Publié le 17 mars 2014 à 11:06
Dubaï est une plaque tournante du trafic aérien mondial, un carrefour à mi-chemin entre l'Europe et l'Asie. L'Émirat est aussi une terre d'affaires, de loisirs et de luxe. Pour les chefs de cuisine, la cité-État peut constituer un véritable Eldorado. Ainsi de Christophe Prud'homme, chef exécutif des cuisines de l'Al Bustan et de l'Al Murooj, deux hôtels de luxe dubaïotes. Il dirige depuis six ans les 160 cuisiniers des seize restaurants - aux nombreuses spécialités culinaires - des deux établissements de la chaîne Rotana. "Ici, ce qui prime c'est la qualité, confie-t-il. Les produits viennent du monde entier. Il y a du local comme les légumes, identiques à ceux du jardin, l'agneau, le poisson... L'huile vient d'Italie, les fruits d'Inde ou des Philippines, de la viande de Nouvelle-Zélande et d'Australie. Pas de France, car nos races à viande ne se sont pas assez tendres pour le palais de mes clients. Le Black Angus des États-Unis est celle qui marche le mieux. Je reçois toutefois des victuailles de Rungis, deux fois par semaine. Des huîtres de Bretagne, par exemple." Les restaurants qu'il dirige proposent une grande diversité culinaire : thaïe, "faite par des cuisiniers thaïs", japonaise ("avec des chefs Philippins, les Japonais sont trop chers"), steak house, cuisine libanaise, buffet international avec de la cuisine arabe ou italienne, snack pour la piscine... Les établissements proposent aussi un service banquet et traiteur. Tout cela donne "10 000 € d'achat de matière première par jour, pour plus de 3 000 couverts".

Plaire à tous

"C'est un vrai travail de chef d'entreprise. Chaque restaurant a sa cuisine et il y en a une pour les banquets et une pour le traiteur. Il faut aussi de la passion. Ici, tout fonctionne à l'affectif." Car les conditions de travail à Dubaï sont particulières. Christophe Prud'homme ne bénéficie d'aucune sécurité de l'emploi. Il bénéficie certes d'un bon salaire, mais il risque d'être remercié du jour au lendemain si son propriétaire n'est pas satisfait. "Les salaires sont bien meilleurs qu'en France, estime le chef. Mais les conditions de travail, de couverture sociale et de vie sont bien différentes aussi. Et parfois cela m'inquiète un peu quand je pense au retour au pays." La méthode de Christophe Prud'homme pour s'en sortir : s'efforcer de contenter tout le monde. "Il faut plaire aux clients bien sûr, à l'entreprise qui gère, mais aussi au propriétaire local. Donc il ne faut pas prendre de risques inutiles. Par exemple, mes croissants sont pur beurre - qui vient de France. C'est la condition nécessaire pour avoir de la qualité."

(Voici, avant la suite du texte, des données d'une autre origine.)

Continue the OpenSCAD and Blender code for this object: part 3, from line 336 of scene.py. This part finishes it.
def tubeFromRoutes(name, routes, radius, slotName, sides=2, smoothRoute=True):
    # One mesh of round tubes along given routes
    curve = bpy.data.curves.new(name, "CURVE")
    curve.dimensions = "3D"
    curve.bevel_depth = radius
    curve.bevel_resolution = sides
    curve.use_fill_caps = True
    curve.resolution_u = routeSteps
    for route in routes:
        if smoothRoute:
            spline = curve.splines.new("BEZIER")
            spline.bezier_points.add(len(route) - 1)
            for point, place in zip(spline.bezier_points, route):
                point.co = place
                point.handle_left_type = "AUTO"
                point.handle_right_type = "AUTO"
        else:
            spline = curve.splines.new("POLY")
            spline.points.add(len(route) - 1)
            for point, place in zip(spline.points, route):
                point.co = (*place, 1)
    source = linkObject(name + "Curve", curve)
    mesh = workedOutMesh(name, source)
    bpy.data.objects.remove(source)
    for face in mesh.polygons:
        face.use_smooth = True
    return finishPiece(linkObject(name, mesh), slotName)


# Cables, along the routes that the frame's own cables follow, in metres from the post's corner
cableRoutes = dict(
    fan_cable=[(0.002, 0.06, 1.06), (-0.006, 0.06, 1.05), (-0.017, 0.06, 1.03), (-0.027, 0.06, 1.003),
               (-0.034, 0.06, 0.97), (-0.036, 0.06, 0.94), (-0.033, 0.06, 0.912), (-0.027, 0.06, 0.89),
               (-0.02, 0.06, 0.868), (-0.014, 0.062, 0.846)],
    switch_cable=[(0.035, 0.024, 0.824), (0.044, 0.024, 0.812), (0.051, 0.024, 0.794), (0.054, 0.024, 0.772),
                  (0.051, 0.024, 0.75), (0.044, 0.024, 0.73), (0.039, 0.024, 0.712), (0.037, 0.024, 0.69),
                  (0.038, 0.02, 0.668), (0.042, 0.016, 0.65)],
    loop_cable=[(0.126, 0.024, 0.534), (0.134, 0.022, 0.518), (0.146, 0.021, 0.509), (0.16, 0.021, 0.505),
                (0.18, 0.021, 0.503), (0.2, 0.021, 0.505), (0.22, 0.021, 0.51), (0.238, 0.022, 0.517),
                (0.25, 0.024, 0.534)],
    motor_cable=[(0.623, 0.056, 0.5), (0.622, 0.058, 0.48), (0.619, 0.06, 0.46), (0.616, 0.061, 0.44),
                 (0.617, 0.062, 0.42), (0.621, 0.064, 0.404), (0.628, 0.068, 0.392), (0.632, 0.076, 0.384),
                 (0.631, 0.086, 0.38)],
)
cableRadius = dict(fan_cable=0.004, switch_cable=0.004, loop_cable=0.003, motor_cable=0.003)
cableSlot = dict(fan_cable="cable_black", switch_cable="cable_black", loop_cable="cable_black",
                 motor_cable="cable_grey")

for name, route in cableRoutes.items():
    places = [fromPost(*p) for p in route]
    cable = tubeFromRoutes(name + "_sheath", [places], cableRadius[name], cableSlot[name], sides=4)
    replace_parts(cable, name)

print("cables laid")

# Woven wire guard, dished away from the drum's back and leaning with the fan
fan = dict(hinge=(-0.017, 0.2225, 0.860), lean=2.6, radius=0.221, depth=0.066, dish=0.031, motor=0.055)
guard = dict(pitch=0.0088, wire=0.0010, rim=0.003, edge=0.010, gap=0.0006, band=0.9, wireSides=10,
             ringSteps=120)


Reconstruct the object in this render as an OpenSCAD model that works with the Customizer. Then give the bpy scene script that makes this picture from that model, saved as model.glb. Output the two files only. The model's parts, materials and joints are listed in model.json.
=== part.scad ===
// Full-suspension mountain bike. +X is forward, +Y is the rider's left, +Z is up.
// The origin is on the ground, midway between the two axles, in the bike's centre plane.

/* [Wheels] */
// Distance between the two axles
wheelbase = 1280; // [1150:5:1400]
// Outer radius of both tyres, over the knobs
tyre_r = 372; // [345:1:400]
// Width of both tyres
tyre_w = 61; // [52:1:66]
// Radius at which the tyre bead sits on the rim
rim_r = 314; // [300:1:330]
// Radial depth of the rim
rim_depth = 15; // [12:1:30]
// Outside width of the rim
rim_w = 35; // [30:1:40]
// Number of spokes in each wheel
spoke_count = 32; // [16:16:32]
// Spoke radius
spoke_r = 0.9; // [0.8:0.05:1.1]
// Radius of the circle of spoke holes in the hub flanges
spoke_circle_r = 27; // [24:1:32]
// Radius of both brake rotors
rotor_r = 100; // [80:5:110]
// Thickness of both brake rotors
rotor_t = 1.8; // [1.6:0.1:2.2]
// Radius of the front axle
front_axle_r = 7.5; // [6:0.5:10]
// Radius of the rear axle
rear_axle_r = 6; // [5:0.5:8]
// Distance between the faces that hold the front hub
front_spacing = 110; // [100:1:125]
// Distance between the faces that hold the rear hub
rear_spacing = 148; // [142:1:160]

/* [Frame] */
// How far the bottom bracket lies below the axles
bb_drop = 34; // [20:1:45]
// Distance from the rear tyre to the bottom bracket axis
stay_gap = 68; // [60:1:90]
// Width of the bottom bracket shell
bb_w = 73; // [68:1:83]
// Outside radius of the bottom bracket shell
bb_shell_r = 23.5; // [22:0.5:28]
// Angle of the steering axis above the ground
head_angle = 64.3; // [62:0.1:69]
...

Le chef n'oublie évidemment pas la gastronomique française, même si elle n'est pas présente en tant que telle. "Notre cuisine est appréciée, témoigne-t-il. Le propriétaire est fier d'avoir un chef français. De plus, en 2010, je suis devenu Maître cuisinier et j'ai aussi été nommé chef de l'année pour le Moyen-Orient. J'aimerais pouvoir mettre un peu plus en avant ce qui fait notre métier."

Photo

Publié par Pierre BOYER



Commentaires
Photo

En cliquant sur publier vous acceptez les [conditions générales d'utilisation]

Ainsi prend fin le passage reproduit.